*PROBLEM DESCRIPTION*. Return only the lines running from the line with "const extent = new" down to the line with "obj.parent = None", both included, exactly as they appear.

------------------------------------

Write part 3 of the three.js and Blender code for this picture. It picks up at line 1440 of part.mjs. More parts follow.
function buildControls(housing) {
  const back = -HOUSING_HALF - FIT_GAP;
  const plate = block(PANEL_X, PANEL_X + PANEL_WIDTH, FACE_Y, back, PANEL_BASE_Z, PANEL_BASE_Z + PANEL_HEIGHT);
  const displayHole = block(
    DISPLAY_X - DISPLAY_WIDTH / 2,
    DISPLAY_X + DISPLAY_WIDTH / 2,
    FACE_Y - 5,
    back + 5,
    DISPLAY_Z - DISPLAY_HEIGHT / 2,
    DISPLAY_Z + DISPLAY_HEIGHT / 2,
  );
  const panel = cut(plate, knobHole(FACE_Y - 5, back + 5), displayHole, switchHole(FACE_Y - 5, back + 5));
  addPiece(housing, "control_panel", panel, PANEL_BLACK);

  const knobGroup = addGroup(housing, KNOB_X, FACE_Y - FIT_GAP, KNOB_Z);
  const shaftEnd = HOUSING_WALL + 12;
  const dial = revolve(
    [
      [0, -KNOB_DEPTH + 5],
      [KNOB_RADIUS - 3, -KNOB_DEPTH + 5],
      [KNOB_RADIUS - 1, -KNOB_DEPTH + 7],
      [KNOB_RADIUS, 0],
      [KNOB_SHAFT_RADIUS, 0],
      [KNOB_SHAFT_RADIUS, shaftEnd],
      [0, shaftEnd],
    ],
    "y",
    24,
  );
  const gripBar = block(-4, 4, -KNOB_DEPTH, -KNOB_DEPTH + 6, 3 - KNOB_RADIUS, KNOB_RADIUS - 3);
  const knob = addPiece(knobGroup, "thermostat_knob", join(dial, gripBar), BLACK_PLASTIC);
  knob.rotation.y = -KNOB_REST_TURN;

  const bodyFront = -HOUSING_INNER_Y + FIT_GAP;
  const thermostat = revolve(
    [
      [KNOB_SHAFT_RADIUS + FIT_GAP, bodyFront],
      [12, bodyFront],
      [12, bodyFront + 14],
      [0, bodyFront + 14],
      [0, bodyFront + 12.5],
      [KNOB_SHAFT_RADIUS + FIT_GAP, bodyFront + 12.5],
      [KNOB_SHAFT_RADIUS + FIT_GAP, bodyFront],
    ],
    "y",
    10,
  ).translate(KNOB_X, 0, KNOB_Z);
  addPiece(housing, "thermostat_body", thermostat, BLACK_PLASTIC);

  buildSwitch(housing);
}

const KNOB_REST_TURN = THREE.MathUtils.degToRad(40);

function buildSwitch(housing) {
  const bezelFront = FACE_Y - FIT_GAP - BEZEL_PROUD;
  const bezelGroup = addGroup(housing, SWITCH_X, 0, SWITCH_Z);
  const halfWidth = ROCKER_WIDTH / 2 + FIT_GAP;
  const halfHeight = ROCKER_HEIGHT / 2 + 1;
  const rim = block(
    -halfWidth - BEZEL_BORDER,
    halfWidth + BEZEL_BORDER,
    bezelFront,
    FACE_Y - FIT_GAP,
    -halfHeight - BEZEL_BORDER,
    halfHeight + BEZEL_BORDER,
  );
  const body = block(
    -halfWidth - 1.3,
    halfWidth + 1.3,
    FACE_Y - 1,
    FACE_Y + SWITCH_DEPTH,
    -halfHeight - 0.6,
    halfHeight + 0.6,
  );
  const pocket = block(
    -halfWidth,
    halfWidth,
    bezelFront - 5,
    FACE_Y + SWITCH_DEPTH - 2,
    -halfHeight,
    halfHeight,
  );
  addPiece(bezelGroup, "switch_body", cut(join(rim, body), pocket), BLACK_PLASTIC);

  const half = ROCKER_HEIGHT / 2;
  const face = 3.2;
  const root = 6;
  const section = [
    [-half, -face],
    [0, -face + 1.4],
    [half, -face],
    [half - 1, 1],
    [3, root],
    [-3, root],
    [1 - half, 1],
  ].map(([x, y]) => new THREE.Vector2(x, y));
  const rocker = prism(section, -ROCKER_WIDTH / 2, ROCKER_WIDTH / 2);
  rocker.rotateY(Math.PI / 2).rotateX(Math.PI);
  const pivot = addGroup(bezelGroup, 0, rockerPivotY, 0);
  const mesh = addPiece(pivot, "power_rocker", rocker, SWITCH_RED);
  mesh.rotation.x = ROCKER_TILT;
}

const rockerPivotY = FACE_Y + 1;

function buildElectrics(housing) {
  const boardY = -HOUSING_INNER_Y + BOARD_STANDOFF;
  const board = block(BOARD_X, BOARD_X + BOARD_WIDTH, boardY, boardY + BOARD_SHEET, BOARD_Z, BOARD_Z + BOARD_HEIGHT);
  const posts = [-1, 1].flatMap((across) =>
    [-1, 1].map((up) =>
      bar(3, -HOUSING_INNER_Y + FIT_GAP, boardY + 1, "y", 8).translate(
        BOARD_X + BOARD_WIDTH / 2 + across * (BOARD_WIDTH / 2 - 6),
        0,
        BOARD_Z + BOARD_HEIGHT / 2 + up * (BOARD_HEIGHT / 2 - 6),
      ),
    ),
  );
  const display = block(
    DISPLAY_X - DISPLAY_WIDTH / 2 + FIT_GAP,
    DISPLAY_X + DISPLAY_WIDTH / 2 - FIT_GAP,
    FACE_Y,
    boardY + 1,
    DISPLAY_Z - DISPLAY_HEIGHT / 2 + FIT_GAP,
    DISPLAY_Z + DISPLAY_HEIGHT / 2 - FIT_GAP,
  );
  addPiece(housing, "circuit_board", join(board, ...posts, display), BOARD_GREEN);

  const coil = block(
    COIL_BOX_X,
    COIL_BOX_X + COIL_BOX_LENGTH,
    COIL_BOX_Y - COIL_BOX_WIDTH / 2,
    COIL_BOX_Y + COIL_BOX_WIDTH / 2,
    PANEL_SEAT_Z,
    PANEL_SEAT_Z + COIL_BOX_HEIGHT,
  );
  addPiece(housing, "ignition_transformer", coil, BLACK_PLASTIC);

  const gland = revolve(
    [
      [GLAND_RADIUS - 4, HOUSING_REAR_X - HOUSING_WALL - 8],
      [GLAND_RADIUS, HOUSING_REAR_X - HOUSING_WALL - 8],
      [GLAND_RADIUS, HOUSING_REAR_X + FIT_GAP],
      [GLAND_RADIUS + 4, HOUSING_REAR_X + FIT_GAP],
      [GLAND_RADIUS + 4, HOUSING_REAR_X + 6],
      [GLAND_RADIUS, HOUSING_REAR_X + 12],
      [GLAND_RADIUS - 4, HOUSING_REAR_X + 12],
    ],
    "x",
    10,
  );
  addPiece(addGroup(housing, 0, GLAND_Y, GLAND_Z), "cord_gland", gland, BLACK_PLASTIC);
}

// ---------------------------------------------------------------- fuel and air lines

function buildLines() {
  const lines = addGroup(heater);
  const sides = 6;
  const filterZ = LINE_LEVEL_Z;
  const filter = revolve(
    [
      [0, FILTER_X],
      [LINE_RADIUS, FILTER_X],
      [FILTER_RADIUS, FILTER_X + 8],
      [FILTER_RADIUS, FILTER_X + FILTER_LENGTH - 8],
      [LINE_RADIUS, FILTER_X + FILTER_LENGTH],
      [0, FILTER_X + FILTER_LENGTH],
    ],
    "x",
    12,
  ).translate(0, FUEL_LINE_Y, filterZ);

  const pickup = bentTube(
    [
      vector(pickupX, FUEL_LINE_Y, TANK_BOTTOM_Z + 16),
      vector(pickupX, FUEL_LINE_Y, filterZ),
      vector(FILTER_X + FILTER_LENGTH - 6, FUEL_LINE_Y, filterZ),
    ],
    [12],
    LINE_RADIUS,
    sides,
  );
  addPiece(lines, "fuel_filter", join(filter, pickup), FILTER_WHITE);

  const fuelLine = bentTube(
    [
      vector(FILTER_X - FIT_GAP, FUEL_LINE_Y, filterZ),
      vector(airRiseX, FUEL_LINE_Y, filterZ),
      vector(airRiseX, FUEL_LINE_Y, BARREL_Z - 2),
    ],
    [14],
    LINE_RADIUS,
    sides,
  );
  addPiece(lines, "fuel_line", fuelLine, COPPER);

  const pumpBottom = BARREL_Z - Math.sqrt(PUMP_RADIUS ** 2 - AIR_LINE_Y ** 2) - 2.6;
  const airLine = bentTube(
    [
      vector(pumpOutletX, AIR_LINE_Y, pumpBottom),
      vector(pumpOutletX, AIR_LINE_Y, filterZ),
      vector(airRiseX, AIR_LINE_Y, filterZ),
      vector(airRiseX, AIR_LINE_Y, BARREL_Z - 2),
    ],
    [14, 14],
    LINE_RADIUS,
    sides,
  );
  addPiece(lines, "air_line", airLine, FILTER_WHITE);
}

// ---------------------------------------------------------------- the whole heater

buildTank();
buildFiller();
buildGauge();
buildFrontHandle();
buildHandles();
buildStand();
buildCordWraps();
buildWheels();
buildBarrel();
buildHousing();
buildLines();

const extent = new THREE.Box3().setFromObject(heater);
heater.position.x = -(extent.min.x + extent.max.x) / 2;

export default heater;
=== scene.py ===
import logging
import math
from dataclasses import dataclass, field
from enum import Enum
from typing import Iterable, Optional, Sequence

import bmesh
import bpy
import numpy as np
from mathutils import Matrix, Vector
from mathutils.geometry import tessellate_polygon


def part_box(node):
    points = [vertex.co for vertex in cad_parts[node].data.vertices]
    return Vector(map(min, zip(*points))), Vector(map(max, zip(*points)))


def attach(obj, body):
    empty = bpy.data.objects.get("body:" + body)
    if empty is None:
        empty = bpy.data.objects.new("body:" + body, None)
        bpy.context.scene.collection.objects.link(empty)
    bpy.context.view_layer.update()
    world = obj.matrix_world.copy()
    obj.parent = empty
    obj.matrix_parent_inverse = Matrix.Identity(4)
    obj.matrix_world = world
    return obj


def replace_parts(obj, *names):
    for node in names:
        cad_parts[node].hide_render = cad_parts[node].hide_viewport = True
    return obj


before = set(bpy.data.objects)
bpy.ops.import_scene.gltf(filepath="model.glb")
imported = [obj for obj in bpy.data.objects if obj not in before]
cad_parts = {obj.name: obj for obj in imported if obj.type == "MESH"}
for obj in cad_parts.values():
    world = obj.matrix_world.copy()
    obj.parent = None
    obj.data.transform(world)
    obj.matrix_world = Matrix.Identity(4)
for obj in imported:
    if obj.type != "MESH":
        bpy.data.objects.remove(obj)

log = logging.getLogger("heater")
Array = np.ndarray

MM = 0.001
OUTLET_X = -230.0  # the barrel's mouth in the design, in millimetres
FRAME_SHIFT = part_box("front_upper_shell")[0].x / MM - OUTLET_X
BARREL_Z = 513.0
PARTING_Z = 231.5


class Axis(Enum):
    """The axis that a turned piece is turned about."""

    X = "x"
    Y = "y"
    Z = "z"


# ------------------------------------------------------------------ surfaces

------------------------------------

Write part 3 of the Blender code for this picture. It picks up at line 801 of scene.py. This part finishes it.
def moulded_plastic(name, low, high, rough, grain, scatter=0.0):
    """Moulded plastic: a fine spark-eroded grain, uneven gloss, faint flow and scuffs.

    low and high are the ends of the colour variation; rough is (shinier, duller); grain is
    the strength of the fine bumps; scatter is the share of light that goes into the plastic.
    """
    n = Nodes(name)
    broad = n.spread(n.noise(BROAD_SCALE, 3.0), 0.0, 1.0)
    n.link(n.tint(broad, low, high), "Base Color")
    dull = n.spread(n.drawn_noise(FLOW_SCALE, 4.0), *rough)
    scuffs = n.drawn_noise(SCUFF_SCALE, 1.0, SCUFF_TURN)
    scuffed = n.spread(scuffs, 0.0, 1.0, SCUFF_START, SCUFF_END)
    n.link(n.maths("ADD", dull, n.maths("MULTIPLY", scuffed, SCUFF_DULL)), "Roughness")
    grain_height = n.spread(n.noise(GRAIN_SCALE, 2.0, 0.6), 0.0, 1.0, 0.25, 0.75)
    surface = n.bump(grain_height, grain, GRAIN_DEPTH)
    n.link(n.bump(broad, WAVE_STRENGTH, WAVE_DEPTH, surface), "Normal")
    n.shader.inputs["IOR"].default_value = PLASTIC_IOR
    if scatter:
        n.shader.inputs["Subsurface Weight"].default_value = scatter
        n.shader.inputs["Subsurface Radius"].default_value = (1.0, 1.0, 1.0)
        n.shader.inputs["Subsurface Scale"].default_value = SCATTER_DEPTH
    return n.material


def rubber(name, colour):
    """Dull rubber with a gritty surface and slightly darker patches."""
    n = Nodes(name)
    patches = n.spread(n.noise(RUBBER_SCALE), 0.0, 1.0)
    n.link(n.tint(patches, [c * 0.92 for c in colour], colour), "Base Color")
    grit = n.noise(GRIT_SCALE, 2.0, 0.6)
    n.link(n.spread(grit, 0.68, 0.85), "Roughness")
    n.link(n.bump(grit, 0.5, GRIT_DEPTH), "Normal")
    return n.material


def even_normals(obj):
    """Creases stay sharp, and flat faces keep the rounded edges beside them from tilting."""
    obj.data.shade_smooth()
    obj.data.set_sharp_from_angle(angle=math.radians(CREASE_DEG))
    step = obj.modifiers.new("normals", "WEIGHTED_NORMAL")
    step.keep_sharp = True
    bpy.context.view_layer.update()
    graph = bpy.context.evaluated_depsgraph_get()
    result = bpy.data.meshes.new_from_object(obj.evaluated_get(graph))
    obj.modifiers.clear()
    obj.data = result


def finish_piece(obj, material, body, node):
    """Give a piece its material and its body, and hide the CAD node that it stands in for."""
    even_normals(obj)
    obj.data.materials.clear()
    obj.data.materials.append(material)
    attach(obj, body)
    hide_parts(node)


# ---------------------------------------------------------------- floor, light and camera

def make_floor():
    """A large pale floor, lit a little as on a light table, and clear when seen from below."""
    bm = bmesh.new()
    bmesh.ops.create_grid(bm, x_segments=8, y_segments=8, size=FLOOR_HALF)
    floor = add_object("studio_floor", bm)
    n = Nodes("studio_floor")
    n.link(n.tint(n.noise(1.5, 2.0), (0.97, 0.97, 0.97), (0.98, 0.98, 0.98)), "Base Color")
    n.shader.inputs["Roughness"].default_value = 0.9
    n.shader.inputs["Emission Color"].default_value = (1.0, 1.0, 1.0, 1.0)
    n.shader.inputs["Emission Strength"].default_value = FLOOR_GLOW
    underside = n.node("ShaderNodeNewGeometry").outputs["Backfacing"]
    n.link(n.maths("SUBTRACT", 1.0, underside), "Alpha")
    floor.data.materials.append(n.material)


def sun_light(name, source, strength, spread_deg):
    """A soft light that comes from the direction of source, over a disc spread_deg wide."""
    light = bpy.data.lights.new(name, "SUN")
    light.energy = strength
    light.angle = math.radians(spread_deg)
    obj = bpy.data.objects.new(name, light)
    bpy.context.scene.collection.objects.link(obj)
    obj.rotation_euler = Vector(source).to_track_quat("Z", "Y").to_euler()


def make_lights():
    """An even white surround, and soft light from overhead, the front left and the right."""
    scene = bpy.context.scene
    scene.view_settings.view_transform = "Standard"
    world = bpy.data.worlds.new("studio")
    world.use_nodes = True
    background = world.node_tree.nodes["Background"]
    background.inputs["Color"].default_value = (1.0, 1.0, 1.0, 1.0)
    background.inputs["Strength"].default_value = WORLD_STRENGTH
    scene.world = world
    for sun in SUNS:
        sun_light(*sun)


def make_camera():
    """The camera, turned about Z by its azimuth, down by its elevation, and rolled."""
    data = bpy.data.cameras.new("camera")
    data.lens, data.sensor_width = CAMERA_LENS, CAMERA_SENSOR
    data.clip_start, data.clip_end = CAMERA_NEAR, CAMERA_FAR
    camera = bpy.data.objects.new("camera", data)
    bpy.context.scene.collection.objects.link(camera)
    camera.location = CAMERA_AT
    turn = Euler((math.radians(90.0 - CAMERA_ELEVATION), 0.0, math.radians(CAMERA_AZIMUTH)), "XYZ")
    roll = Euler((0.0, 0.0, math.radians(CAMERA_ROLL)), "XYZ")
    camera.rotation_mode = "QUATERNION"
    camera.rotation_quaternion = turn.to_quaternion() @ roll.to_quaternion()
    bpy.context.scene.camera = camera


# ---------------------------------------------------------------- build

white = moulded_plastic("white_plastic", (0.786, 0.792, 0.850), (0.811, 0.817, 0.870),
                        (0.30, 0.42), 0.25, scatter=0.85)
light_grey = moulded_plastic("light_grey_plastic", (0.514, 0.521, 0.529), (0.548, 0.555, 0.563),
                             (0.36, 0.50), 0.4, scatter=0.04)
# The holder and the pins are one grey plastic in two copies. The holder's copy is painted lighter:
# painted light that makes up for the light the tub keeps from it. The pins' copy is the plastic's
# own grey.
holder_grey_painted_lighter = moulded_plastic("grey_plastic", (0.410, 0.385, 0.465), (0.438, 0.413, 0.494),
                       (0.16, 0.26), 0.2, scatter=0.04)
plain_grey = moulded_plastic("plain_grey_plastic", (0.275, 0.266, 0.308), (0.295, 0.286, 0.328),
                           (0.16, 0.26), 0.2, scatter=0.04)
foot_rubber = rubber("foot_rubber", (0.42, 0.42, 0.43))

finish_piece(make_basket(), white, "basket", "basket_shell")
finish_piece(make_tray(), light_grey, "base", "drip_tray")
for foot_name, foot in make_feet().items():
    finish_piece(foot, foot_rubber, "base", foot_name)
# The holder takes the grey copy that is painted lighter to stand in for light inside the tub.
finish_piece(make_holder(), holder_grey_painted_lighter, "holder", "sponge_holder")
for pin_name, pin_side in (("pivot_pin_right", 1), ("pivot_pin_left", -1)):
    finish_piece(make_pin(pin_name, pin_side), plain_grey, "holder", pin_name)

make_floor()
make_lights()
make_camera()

------------------------------------

*SOLUTION BELOW*.
const extent = new THREE.Box3().setFromObject(heater);
heater.position.x = -(extent.min.x + extent.max.x) / 2;

export default heater;
=== scene.py ===
import logging
import math
from dataclasses import dataclass, field
from enum import Enum
from typing import Iterable, Optional, Sequence

import bmesh
import bpy
import numpy as np
from mathutils import Matrix, Vector
from mathutils.geometry import tessellate_polygon


def part_box(node):
    points = [vertex.co for vertex in cad_parts[node].data.vertices]
    return Vector(map(min, zip(*points))), Vector(map(max, zip(*points)))


def attach(obj, body):
    empty = bpy.data.objects.get("body:" + body)
    if empty is None:
        empty = bpy.data.objects.new("body:" + body, None)
        bpy.context.scene.collection.objects.link(empty)
    bpy.context.view_layer.update()
    world = obj.matrix_world.copy()
    obj.parent = empty
    obj.matrix_parent_inverse = Matrix.Identity(4)
    obj.matrix_world = world
    return obj


def replace_parts(obj, *names):
    for node in names:
        cad_parts[node].hide_render = cad_parts[node].hide_viewport = True
    return obj


before = set(bpy.data.objects)
bpy.ops.import_scene.gltf(filepath="model.glb")
imported = [obj for obj in bpy.data.objects if obj not in before]
cad_parts = {obj.name: obj for obj in imported if obj.type == "MESH"}
for obj in cad_parts.values():
    world = obj.matrix_world.copy()
    obj.parent = None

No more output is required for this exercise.